Start
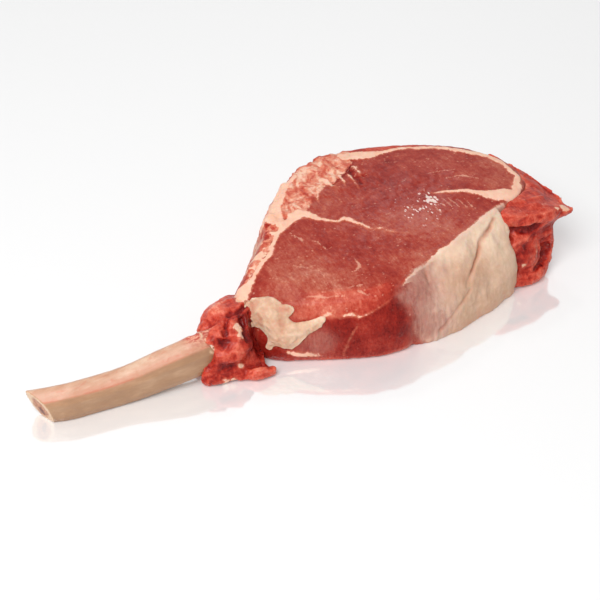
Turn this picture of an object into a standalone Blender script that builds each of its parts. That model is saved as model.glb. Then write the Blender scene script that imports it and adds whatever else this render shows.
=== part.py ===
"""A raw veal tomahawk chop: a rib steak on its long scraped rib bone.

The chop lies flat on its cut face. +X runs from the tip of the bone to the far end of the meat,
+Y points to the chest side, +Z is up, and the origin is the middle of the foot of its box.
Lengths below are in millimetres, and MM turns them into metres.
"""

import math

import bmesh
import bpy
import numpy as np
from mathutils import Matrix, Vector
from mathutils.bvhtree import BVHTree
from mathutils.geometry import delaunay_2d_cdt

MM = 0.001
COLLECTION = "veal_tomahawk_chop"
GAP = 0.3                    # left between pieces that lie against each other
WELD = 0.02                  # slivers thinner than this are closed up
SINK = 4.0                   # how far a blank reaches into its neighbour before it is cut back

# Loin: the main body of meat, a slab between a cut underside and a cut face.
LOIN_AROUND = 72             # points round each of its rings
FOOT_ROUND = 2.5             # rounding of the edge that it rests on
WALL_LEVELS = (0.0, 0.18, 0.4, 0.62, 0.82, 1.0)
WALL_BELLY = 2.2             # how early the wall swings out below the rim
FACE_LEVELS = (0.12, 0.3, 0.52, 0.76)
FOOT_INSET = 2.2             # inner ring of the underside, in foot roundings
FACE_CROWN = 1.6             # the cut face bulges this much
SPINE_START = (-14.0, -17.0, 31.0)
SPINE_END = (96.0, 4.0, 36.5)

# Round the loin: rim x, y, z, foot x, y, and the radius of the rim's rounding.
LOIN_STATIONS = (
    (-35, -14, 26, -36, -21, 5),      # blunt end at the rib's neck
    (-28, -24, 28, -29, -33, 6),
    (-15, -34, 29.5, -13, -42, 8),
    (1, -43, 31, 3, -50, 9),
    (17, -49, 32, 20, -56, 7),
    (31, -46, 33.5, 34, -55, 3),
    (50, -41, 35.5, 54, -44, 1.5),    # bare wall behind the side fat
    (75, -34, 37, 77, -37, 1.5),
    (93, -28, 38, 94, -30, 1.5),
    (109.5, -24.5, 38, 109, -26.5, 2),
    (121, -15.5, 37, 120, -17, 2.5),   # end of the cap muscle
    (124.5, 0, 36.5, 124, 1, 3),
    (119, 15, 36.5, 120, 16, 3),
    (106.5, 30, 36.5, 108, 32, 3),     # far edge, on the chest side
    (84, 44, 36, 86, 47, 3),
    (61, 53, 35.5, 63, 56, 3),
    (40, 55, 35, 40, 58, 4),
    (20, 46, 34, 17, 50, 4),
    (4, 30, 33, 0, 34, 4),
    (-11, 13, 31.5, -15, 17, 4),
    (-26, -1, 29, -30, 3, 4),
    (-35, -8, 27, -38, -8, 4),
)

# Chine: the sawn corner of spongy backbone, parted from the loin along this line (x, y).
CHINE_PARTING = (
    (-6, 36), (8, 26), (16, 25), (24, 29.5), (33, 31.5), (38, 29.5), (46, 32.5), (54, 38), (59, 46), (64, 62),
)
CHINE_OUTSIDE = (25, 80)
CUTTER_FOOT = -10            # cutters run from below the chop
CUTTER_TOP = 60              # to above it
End
Start
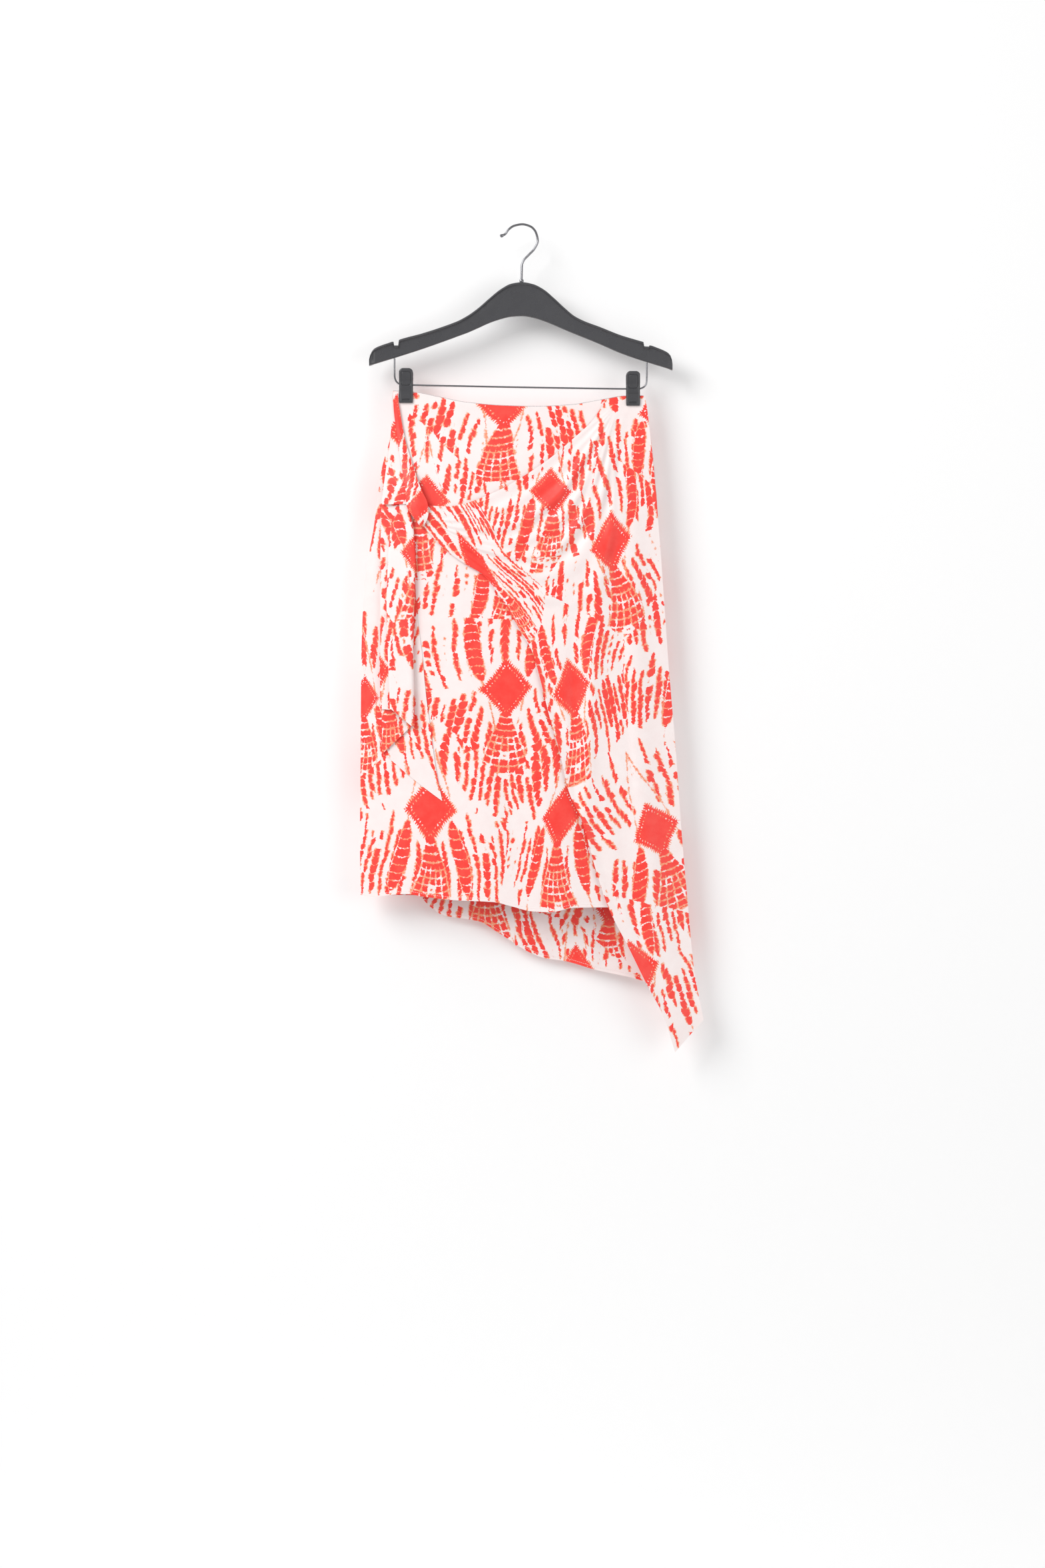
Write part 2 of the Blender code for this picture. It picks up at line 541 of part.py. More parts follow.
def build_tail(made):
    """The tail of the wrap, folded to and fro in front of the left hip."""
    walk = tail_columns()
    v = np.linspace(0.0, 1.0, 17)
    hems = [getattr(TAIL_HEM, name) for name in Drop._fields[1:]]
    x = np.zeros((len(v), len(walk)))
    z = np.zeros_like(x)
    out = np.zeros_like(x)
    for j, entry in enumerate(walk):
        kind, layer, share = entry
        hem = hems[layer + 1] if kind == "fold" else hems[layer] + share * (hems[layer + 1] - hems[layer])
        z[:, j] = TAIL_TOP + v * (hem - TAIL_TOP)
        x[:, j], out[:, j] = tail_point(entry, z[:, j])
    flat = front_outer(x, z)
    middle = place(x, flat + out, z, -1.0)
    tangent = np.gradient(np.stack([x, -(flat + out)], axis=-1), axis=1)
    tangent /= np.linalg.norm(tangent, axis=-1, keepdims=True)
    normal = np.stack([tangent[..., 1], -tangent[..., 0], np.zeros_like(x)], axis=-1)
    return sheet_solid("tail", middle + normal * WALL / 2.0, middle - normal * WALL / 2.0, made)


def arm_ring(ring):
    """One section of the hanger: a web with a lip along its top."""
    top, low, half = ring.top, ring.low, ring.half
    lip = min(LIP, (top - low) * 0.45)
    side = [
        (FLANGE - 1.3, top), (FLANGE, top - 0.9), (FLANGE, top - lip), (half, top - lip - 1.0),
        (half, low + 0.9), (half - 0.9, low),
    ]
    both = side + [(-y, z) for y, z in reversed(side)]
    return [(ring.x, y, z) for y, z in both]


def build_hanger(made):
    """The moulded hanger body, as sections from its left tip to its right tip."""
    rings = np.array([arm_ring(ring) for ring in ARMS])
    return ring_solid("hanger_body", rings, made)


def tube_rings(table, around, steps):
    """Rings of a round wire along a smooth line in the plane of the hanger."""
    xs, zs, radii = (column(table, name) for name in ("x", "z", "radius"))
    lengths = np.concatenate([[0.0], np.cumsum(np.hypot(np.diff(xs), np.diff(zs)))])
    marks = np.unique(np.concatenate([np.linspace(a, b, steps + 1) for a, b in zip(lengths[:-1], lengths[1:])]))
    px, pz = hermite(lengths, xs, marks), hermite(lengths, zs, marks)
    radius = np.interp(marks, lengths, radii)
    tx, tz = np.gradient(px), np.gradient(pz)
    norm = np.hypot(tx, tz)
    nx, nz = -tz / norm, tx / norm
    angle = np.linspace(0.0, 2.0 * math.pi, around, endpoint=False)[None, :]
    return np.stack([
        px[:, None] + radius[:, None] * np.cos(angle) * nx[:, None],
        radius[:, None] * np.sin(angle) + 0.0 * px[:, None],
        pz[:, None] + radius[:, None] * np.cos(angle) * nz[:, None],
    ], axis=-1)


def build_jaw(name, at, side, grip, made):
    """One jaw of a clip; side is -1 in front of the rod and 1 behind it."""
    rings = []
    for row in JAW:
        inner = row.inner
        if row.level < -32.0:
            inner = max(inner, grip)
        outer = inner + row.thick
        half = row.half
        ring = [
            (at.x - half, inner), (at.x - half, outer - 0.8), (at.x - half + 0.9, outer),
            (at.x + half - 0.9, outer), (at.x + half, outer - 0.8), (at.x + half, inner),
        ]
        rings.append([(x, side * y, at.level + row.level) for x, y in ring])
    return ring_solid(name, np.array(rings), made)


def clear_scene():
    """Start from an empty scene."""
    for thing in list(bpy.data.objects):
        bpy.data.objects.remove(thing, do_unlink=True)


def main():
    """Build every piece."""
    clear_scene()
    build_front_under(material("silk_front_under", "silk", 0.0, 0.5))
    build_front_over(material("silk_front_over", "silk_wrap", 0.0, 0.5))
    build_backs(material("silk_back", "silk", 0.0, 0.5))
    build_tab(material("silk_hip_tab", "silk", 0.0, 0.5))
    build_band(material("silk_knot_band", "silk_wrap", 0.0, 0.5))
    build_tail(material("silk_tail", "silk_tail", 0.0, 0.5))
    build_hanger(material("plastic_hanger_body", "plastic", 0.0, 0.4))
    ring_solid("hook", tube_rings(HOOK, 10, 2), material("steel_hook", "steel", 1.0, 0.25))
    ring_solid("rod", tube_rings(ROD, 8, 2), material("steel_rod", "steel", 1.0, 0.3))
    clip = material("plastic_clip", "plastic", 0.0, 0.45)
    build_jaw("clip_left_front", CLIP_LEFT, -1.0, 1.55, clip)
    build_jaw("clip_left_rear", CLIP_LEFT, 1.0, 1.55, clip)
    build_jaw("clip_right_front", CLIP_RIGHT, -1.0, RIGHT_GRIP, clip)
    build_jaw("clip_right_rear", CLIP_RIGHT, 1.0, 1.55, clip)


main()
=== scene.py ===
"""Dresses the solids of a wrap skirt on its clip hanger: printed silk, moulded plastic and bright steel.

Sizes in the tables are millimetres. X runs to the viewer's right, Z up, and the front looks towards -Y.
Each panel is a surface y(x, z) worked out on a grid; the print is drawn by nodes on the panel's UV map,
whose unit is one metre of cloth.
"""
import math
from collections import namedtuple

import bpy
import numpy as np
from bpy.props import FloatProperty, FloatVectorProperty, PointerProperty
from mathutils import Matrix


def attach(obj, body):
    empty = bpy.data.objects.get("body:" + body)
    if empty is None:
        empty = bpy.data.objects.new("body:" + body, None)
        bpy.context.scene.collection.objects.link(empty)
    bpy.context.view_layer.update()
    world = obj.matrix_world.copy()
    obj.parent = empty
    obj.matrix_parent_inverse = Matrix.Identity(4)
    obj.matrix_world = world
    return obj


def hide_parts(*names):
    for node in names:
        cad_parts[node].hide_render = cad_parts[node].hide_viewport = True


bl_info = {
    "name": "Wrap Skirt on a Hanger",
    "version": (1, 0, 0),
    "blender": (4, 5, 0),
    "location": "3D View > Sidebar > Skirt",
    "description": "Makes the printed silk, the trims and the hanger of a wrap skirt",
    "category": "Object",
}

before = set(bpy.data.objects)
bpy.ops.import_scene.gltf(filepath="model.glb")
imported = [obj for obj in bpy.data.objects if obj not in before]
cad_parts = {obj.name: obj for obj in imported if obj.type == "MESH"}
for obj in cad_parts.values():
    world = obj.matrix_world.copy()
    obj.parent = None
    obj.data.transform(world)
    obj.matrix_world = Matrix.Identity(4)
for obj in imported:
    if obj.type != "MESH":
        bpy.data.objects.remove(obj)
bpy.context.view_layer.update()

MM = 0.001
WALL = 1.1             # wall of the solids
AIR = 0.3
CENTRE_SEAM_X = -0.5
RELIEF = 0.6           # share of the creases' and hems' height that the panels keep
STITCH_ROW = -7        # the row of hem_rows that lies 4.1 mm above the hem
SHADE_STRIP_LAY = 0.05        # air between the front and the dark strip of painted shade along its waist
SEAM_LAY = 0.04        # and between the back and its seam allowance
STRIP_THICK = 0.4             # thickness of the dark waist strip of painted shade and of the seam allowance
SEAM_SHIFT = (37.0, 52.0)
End
| Exercise details |
Set down, exactly and alone, the run of lines from the line that has "Turn this picture" to the line that has "from mathutils.geometry import".

| Worked answer |
Turn this picture of an object into a standalone Blender script that builds each of its parts. That model is saved as model.glb. Then write the Blender scene script that imports it and adds whatever else this render shows.
=== part.py ===
"""A raw veal tomahawk chop: a rib steak on its long scraped rib bone.

The chop lies flat on its cut face. +X runs from the tip of the bone to the far end of the meat,
+Y points to the chest side, +Z is up, and the origin is the middle of the foot of its box.
Lengths below are in millimetres, and MM turns them into metres.
"""

import math

import bmesh
import bpy
import numpy as np
from mathutils import Matrix, Vector
from mathutils.bvhtree import BVHTree
from mathutils.geometry import delaunay_2d_cdt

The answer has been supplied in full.